## [What is being asked]
Return all lines with the word "type" in them.
╭──
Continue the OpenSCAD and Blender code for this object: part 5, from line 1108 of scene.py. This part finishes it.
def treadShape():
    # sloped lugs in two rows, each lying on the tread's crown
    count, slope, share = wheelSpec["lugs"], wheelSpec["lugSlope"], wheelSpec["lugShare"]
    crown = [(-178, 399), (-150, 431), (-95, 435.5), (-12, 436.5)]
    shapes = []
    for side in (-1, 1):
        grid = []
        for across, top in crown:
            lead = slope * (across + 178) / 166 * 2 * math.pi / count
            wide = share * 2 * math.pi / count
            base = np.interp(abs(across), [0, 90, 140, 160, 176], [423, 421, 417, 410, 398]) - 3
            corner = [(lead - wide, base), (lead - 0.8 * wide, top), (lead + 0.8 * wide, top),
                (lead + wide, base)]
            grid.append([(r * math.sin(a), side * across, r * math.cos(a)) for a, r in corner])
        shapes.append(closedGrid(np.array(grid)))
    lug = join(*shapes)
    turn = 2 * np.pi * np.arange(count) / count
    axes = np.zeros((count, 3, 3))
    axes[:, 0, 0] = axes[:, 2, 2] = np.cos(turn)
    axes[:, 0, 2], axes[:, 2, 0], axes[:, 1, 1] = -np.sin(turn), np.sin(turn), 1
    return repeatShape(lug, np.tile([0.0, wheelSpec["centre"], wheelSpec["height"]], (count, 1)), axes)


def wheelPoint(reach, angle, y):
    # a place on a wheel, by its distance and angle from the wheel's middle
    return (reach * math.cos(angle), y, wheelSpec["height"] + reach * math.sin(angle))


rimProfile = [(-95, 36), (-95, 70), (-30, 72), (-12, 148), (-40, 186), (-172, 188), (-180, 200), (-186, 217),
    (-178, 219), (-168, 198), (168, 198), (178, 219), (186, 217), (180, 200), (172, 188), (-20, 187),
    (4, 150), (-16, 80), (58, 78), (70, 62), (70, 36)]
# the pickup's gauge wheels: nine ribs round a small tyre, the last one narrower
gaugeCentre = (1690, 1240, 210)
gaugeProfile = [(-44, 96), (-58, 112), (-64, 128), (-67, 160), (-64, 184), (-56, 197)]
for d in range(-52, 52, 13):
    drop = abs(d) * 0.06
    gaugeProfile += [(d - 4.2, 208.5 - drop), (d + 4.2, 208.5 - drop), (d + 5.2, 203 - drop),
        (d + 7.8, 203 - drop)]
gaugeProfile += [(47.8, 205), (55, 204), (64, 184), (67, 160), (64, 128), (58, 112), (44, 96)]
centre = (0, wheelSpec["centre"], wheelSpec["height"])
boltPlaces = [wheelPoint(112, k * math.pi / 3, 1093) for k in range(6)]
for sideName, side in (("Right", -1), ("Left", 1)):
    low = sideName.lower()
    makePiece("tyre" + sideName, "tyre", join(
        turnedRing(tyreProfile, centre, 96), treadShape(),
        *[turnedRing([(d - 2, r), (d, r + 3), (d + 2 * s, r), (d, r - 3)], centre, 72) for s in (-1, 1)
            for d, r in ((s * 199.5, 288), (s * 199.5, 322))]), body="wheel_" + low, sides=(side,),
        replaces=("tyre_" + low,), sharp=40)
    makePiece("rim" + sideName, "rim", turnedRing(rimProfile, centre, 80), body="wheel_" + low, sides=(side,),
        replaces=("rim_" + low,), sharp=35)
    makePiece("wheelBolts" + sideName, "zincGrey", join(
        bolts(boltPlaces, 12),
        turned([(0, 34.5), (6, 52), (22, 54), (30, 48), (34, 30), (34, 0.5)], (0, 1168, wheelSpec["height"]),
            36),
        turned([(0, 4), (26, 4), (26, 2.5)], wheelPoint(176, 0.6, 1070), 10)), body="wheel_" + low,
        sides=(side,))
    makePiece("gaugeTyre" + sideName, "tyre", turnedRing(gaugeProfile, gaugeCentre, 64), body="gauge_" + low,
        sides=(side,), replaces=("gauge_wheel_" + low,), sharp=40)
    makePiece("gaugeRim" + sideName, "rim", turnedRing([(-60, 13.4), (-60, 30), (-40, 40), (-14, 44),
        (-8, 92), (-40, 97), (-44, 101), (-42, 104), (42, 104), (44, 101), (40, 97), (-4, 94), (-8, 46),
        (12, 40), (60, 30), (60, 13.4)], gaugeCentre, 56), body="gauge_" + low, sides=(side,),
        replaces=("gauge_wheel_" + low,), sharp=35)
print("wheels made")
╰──
╭──
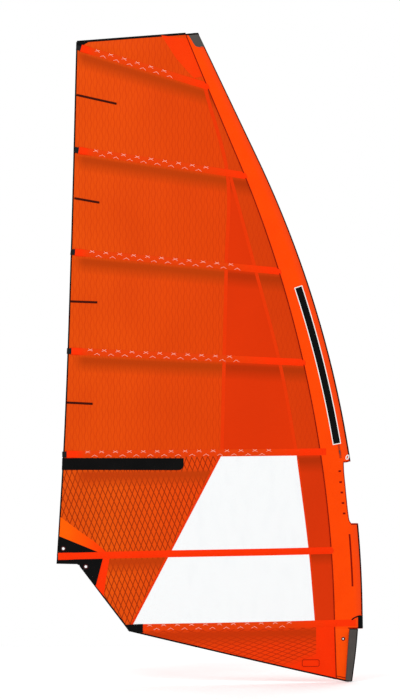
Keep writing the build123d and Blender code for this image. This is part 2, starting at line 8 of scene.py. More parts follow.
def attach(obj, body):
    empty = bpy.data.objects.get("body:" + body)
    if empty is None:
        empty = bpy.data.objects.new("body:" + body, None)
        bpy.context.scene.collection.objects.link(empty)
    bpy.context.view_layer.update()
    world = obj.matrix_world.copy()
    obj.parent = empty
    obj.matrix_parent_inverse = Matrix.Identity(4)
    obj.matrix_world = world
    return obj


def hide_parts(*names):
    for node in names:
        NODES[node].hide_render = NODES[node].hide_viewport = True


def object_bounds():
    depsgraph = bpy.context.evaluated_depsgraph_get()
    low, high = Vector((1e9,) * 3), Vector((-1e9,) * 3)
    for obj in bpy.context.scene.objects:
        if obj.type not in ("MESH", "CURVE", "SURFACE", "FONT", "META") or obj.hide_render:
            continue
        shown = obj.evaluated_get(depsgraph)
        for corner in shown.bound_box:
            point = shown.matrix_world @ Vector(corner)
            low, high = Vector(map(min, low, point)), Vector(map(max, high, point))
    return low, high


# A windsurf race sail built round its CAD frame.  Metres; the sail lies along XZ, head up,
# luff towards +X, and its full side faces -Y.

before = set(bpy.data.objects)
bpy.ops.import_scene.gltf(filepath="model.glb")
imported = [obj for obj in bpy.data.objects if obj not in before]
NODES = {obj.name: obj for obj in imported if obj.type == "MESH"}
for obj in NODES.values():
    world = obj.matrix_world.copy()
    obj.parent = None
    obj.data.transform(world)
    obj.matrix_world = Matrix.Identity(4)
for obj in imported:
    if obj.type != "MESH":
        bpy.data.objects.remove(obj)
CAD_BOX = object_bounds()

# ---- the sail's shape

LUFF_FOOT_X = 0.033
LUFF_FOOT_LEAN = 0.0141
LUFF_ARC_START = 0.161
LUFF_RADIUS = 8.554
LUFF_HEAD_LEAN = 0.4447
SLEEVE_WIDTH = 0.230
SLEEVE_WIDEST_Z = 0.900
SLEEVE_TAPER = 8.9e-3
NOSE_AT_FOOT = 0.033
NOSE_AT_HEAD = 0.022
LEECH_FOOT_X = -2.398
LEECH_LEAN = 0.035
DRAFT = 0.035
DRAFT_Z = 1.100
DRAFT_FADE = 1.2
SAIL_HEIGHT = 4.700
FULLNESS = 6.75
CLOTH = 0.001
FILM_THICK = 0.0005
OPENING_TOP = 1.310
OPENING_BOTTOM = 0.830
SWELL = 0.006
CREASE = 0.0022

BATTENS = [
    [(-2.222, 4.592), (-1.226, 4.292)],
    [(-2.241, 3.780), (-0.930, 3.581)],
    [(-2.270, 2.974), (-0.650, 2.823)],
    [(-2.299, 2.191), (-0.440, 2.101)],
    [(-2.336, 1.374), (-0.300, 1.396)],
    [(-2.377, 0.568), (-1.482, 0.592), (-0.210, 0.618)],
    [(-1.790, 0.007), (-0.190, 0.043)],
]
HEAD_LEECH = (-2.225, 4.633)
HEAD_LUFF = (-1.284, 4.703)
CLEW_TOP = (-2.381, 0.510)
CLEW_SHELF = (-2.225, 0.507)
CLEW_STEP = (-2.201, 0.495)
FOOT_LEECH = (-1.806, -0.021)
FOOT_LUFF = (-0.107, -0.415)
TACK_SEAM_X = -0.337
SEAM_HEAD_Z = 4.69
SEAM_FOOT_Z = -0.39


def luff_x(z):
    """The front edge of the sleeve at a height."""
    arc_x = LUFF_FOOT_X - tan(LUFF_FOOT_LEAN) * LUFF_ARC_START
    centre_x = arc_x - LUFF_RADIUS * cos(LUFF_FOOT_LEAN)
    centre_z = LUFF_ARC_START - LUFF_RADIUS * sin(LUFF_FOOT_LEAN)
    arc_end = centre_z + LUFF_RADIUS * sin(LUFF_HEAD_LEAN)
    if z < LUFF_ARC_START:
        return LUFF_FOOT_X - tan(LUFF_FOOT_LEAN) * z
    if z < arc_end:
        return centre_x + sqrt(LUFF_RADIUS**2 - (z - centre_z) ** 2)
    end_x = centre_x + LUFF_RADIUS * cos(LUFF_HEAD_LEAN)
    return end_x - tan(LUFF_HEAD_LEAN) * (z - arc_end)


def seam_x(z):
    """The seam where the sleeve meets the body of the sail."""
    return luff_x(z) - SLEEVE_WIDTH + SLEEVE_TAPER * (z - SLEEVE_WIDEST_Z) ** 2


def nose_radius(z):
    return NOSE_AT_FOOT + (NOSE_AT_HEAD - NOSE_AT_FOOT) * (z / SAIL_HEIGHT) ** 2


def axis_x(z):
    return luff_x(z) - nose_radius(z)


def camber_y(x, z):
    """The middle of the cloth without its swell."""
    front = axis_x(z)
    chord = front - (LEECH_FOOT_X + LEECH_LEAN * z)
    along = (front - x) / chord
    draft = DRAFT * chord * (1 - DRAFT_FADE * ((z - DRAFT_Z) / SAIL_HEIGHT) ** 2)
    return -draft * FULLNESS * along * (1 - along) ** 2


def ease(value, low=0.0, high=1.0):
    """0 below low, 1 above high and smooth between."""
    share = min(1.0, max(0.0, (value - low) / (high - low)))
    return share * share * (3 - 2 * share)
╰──
## [Expected output]
        if obj.type not in ("MESH", "CURVE", "SURFACE", "FONT", "META") or obj.hide_render:
NODES = {obj.name: obj for obj in imported if obj.type == "MESH"}
    if obj.type != "MESH":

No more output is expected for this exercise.